Return, exactly as written, the run of lines that begins at the line containing "all the others" and ends at the line containing "if empty is". Nothing outside that run belongs in the answer.

*Collected material*.
——

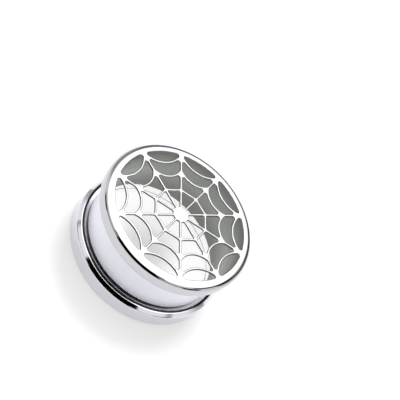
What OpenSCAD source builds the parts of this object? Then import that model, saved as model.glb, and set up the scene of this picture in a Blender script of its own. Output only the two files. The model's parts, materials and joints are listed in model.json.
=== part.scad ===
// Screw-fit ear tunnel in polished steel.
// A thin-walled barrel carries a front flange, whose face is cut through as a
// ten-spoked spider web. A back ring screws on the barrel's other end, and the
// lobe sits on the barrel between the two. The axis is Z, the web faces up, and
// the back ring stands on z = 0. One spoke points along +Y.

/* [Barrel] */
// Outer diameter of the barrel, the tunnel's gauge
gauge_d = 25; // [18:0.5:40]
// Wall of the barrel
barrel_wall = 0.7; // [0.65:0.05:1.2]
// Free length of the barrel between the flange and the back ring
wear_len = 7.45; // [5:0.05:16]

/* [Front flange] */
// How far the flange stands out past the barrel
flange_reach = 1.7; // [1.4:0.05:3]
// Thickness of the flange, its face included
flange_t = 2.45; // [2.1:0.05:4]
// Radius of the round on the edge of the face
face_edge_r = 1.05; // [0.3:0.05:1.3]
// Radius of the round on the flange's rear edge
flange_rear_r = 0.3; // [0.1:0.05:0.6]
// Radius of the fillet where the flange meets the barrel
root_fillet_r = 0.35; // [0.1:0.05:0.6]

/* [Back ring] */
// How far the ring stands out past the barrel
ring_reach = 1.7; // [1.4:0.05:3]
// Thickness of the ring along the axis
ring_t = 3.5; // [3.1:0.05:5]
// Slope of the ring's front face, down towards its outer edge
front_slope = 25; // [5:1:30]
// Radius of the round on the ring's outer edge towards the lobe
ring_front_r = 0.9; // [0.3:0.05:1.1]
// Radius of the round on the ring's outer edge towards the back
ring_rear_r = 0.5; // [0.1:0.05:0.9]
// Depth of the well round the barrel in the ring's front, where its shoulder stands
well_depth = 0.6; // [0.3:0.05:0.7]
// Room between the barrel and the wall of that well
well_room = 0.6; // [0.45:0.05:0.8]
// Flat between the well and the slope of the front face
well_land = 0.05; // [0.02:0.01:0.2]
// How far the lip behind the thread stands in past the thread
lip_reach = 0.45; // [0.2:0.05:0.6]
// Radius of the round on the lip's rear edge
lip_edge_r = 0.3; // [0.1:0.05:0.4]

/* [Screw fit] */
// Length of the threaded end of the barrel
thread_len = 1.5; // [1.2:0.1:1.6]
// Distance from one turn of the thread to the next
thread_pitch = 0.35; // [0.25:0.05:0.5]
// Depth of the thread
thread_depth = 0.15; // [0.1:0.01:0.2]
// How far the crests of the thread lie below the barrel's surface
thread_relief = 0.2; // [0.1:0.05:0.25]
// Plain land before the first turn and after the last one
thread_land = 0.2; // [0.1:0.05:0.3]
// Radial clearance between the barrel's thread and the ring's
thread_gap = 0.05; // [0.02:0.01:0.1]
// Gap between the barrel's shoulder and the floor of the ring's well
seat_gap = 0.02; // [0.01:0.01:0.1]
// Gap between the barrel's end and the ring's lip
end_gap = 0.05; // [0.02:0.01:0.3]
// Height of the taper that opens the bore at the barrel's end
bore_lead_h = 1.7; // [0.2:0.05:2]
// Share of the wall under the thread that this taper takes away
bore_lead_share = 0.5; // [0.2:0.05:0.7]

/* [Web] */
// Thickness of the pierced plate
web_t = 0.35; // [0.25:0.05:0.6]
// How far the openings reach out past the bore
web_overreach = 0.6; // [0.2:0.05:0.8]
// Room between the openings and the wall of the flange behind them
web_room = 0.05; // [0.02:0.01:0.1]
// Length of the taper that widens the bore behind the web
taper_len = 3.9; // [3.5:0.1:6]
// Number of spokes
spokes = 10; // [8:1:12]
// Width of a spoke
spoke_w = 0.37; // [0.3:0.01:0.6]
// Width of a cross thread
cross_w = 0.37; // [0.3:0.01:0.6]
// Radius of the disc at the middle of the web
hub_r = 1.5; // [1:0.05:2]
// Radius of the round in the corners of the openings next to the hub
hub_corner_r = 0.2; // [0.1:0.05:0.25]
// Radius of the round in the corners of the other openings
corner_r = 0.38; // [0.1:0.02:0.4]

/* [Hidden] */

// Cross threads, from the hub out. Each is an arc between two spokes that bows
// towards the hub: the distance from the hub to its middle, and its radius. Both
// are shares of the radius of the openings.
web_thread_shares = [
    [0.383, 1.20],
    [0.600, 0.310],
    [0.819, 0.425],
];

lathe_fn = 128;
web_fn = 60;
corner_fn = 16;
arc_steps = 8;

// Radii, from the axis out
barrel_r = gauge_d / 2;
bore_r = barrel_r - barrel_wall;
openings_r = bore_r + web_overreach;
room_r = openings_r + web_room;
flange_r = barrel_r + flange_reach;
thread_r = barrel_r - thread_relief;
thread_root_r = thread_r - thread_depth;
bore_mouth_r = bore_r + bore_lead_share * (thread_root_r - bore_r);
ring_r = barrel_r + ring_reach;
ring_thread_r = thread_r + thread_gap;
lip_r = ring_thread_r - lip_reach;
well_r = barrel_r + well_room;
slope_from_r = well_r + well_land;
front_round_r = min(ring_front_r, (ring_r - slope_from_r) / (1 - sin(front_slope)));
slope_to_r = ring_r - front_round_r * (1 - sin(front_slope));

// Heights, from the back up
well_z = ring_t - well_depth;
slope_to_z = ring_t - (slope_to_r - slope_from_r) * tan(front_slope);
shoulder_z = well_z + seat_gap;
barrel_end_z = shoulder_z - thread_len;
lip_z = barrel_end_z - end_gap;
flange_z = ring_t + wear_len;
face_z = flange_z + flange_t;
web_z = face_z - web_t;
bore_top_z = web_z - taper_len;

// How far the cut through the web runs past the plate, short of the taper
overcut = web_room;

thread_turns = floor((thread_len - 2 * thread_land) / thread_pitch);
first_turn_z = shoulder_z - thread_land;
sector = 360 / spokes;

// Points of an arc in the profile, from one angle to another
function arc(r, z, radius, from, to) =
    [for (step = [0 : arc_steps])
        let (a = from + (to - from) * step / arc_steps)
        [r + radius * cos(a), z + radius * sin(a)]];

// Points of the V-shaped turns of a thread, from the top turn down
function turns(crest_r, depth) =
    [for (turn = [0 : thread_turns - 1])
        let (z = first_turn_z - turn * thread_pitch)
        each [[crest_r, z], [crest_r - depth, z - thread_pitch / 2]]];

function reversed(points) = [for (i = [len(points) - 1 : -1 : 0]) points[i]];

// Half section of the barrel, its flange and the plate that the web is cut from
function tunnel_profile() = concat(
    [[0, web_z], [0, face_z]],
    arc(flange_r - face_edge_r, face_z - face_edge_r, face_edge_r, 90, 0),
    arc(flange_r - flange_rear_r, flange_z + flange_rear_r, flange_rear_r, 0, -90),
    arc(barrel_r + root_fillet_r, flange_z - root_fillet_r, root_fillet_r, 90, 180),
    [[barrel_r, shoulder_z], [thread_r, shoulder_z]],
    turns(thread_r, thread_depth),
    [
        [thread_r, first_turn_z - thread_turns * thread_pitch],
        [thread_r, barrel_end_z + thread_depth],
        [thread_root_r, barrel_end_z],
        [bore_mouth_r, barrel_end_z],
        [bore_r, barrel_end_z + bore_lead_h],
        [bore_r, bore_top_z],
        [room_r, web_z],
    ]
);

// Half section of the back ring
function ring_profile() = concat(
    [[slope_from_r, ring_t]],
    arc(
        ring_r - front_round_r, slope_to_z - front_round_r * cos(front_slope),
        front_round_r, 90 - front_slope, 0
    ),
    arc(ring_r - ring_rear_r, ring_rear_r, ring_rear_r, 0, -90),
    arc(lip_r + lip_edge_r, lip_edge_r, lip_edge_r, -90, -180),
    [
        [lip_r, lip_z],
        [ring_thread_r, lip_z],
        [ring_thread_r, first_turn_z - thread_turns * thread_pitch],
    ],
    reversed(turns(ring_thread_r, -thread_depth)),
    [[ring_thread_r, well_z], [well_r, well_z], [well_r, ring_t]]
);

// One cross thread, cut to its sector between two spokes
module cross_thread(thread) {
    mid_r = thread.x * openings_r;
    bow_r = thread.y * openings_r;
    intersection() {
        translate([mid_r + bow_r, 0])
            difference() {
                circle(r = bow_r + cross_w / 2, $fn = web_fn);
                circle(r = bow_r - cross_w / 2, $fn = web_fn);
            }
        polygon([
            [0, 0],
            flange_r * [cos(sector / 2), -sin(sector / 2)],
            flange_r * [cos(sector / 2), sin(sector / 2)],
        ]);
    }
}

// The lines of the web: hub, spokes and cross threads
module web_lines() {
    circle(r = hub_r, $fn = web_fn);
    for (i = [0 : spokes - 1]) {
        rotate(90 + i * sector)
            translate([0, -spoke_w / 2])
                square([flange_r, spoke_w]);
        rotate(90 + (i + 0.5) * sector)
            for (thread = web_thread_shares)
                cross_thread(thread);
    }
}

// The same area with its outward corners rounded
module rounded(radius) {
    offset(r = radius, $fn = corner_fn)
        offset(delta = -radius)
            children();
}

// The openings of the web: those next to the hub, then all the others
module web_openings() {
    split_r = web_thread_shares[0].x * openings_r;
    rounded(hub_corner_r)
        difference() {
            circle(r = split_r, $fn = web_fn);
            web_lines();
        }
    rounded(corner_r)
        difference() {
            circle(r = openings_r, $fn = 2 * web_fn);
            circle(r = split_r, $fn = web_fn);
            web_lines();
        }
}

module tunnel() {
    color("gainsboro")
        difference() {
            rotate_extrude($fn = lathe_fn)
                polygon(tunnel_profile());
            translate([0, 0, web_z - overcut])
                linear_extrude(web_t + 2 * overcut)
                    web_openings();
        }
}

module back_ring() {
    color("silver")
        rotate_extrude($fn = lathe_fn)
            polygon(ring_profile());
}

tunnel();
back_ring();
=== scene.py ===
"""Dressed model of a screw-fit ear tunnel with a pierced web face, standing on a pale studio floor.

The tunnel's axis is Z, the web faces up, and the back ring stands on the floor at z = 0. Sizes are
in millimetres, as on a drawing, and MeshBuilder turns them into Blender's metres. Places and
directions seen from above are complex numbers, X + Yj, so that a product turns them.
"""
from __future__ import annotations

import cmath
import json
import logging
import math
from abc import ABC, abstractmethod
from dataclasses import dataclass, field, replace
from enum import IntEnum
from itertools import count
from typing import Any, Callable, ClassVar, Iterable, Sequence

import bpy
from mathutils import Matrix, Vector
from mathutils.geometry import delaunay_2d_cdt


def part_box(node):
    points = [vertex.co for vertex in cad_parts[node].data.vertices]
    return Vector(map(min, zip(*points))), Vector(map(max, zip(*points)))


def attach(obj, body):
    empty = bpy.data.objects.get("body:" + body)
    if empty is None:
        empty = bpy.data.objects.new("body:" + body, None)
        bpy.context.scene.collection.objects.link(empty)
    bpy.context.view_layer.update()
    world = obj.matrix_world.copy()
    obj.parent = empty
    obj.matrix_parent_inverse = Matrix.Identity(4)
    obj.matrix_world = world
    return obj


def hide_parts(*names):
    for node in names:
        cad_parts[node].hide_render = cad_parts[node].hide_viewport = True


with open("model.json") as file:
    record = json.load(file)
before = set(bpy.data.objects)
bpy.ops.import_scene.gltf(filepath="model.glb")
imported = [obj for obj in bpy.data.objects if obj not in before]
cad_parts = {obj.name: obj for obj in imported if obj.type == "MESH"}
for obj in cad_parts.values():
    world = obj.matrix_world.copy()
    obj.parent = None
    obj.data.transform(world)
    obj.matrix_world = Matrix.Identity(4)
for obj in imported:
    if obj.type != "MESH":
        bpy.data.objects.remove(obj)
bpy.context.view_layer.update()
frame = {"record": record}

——

*Answer for the task*.
// The openings of the web: those next to the hub, then all the others
module web_openings() {
    split_r = web_thread_shares[0].x * openings_r;
    rounded(hub_corner_r)
        difference() {
            circle(r = split_r, $fn = web_fn);
            web_lines();
        }
    rounded(corner_r)
        difference() {
            circle(r = openings_r, $fn = 2 * web_fn);
            circle(r = split_r, $fn = web_fn);
            web_lines();
        }
}

module tunnel() {
    color("gainsboro")
        difference() {
            rotate_extrude($fn = lathe_fn)
                polygon(tunnel_profile());
            translate([0, 0, web_z - overcut])
                linear_extrude(web_t + 2 * overcut)
                    web_openings();
        }
}

module back_ring() {
    color("silver")
        rotate_extrude($fn = lathe_fn)
            polygon(ring_profile());
}

tunnel();
back_ring();
=== scene.py ===
"""Dressed model of a screw-fit ear tunnel with a pierced web face, standing on a pale studio floor.

The tunnel's axis is Z, the web faces up, and the back ring stands on the floor at z = 0. Sizes are
in millimetres, as on a drawing, and MeshBuilder turns them into Blender's metres. Places and
directions seen from above are complex numbers, X + Yj, so that a product turns them.
"""
from __future__ import annotations

import cmath
import json
import logging
import math
from abc import ABC, abstractmethod
from dataclasses import dataclass, field, replace
from enum import IntEnum
from itertools import count
from typing import Any, Callable, ClassVar, Iterable, Sequence

import bpy
from mathutils import Matrix, Vector
from mathutils.geometry import delaunay_2d_cdt


def part_box(node):
    points = [vertex.co for vertex in cad_parts[node].data.vertices]
    return Vector(map(min, zip(*points))), Vector(map(max, zip(*points)))


def attach(obj, body):
    empty = bpy.data.objects.get("body:" + body)
    if empty is None:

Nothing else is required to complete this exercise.